From the listing below, pull out all lines with "scene" in them.

::: Source material

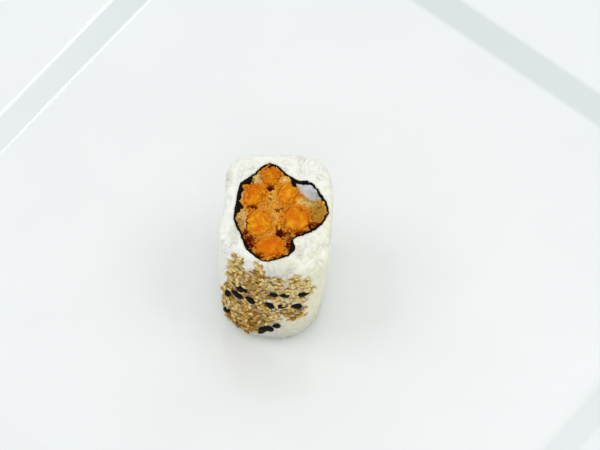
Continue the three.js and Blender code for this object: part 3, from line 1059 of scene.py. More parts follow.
class SUSHI_OT_plate(Operator):
    """Models the glazed plate from its well outwards and round underneath"""

    bl_idname = "sushi.plate"
    bl_label = "Glazed plate"

    def execute(self, context):
        settings = context.scene.sushi_plate
        lip = PLATE_HALF
        step_out = WELL_HALF + STEP_WIDTH
        profile = rounded_profile([
            (WELL_HALF - 8 * MM, WELL_TOP, 0),
            (WELL_HALF, WELL_TOP, settings.bend),
            (step_out, FLANGE_TOP, settings.bend),
            (lip - 2.2 * MM, LIP_TOP + 0.05 * MM, 2 * MM),
            (lip, LIP_TOP - 1.4 * MM, 0.9 * MM),
            (lip - 0.3 * MM, LIP_TOP - 2.6 * MM, 0.8 * MM),
            (lip - 5 * MM, LIP_TOP - PLATE_WALL + 0.4 * MM, 2 * MM),
            (step_out + 4 * MM, FLANGE_TOP - PLATE_WALL, 3 * MM),
            (WELL_HALF + 3 * MM, FOOT_HEIGHT, 3 * MM),
            (FOOT_HALF + 1.2 * MM, FOOT_HEIGHT, 0.6 * MM),
            (FOOT_HALF - 0.2 * MM, 0, 1 * MM),
            (FOOT_HALF - FOOT_WIDTH + 0.2 * MM, 0, 1 * MM),
            (FOOT_HALF - FOOT_WIDTH - 1.2 * MM, FOOT_HEIGHT, 0.6 * MM),
            (FOOT_HALF - FOOT_WIDTH - 9 * MM, FOOT_HEIGHT, 0),
        ])
        start = profile[0]
        plate = added(bpy.ops.mesh.primitive_plane_add, size=2 * start.x, location=(0, 0, start.y))
        bpy.ops.object.transform_apply(location=True, rotation=False, scale=False)
        bpy.ops.object.mode_set(mode="EDIT")
        bpy.ops.mesh.select_all(action="SELECT")
        bpy.ops.mesh.bevel(
            offset=WELL_CORNER * start.x / WELL_HALF, segments=12, profile=0.5, affect="VERTICES",
        )
        bpy.ops.mesh.select_all(action="SELECT")
        bpy.ops.mesh.region_to_loop()
        for before, after in zip(profile, profile[1:]):
            bpy.ops.mesh.extrude_edges_move()
            grow = after.x / before.x
            bpy.ops.transform.resize(value=(grow, grow, 1), center_override=(0, 0, before.y))
            bpy.ops.transform.translate(value=(0, 0, after.y - before.y))
        bpy.ops.mesh.edge_face_add()
        bpy.ops.object.mode_set(mode="OBJECT")
        facing_out(plate)
        smoothed(plate, 40)
        x, y, z = corners_of(plate).T
        half = np.maximum(np.abs(x), np.abs(y))
        # Painted shade on the step: strongest along +Y, less along -X, faint along +X and none along -Y.
        on_step = (z > FOOT_HEIGHT) * smoothstep(half, WELL_HALF - 0.5 * MM, WELL_HALF + 1.5 * MM)
        on_step = on_step * (1 - smoothstep(half, step_out - 1.5 * MM, step_out + 0.5 * MM))
        marked(plate, pooled=on_step * np.clip(0.35 + (0.55 * y - 0.25 * x) / half, 0, 1))
        settled(plate, "plate_glazed", porcelain_finish(settings), "porcelain", "plate")
        return {"FINISHED"}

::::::

▶ Result of this exercise
Continue the three.js and Blender code for this object: part 3, from line 1059 of scene.py. More parts follow.
        settings = context.scene.sushi_plate